Изгнанники - страница 25

Шрифт
Интервал


В какой мере я уже отдалился от первого и приблизился ко второму? Насколько глубоко разорвана связь с цивилизацией, нить, соединяющая меня с окружением, связь, конечно, обоюдная, не односторонняя? И что станет с теми немногочисленными осколками прошлого, с теми тонкими нитями, что еще связывают меня с миром?

Взять и одним движением отсечь.

Готов ли я, в самом ли деле, к подобной жестокости – решиться и отрезать?

Куда ведет этот путь, влекущий меня в бездну одиночества?

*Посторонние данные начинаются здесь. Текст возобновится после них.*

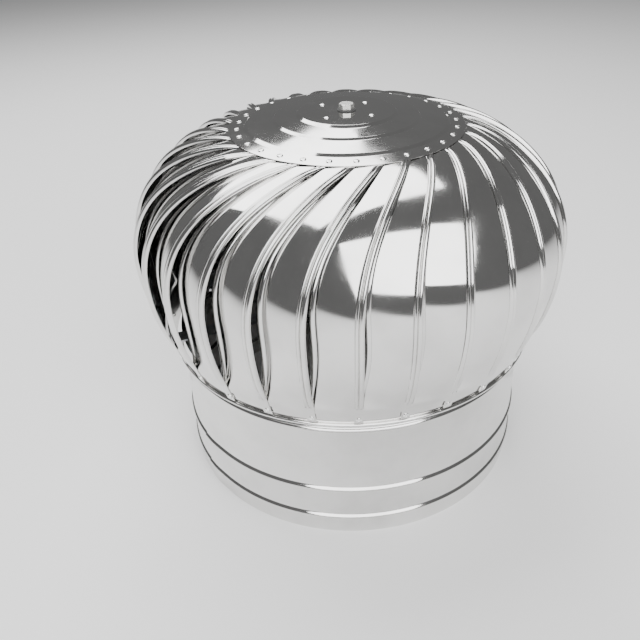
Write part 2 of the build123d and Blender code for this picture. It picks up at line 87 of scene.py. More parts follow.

Мои рукописи, словно заблудшие корабли, должны обрести пристань в чужих гаванях, за рубежом. Отечественные издатели глухи к их голосу, да и читатель, некогда армия, ныне иссяк, обратившись в толпу самовлюбленных, что в виртуальном театре блогосферы выставляют напоказ лишь тщеславие своего быта.

«Читателю подавай сюжеты искрометные, с вывертом неожиданности, простые, но с червоточиной абсурда, – вещал мне некто, – а твои рассказы – то исповедь мятущейся души, самобичевание да бесконечные рефлексии, копание в чувствах… Не знаю… Боюсь, нынче, когда разум общества и без того трещит под бременем неразрешимых забот, наполнять его еще и трудноперевариваемой душевной смутой – неуместно. Может, попробуешь юмористические зарисовки? Помнишь, как в Тбилиси, в полумраке зубного кабинета, сестра милосердия, напрягая девичьи мышцы, светила карманным фонариком, чуть ли не в глотку тебе засовывая, а пышнотелая врачиха вознамерилась вырвать зуб, и рухнула в обморок, узрев твое лицо, помертвевшее от неожиданности столь экстравагантного лечения?»

Глупость зияющая…

Не способные к мышлению, презирающие разум…

В годы унизительной цензуры, под гнетом диктатуры, что душила здравое слово, прислуживая власти, лицемеря ради благ, в глубине души понимая гнусность и условность всего сущего (ибо кто не понимал?), – как можно было честно служить ей? А ныне, когда оковы условностей пали, вооружившись лживыми идеями мнимой свободы, беспредельные лицемеры и подхалимы, монополизировав права, извергают потоки мерзости на головы читателей-манкуртов, внушая, что им потребно: «Примитивные сюжеты… Вот, извольте…»

Презрение!

Презрение!

Презрение!

Позвоню в Мадрид, Париж… Пусть мои истории заговорят на иных языках, а вы катитесь в тартарары со своей бестолковой торсидой, с приверженцами музыки пустой да мелодрам слезливых. Никакие гонорары не заставят меня сниматься в пошлых русских сериалах, дабы уподобиться невеждам, гордецам, пустышкам, одержимым местечковым патриотизмом, ради роли торговца арбузами и горделивого звания «востребованный артист». Мой гнев обращен не на продавцов арбузов, а на тех испуганных и униженных ничтожеств, что в собственной стране пресмыкаются, а здесь, зарывшись в тину, грезят о ролях убийц и славе, актерской славе ничтожеств.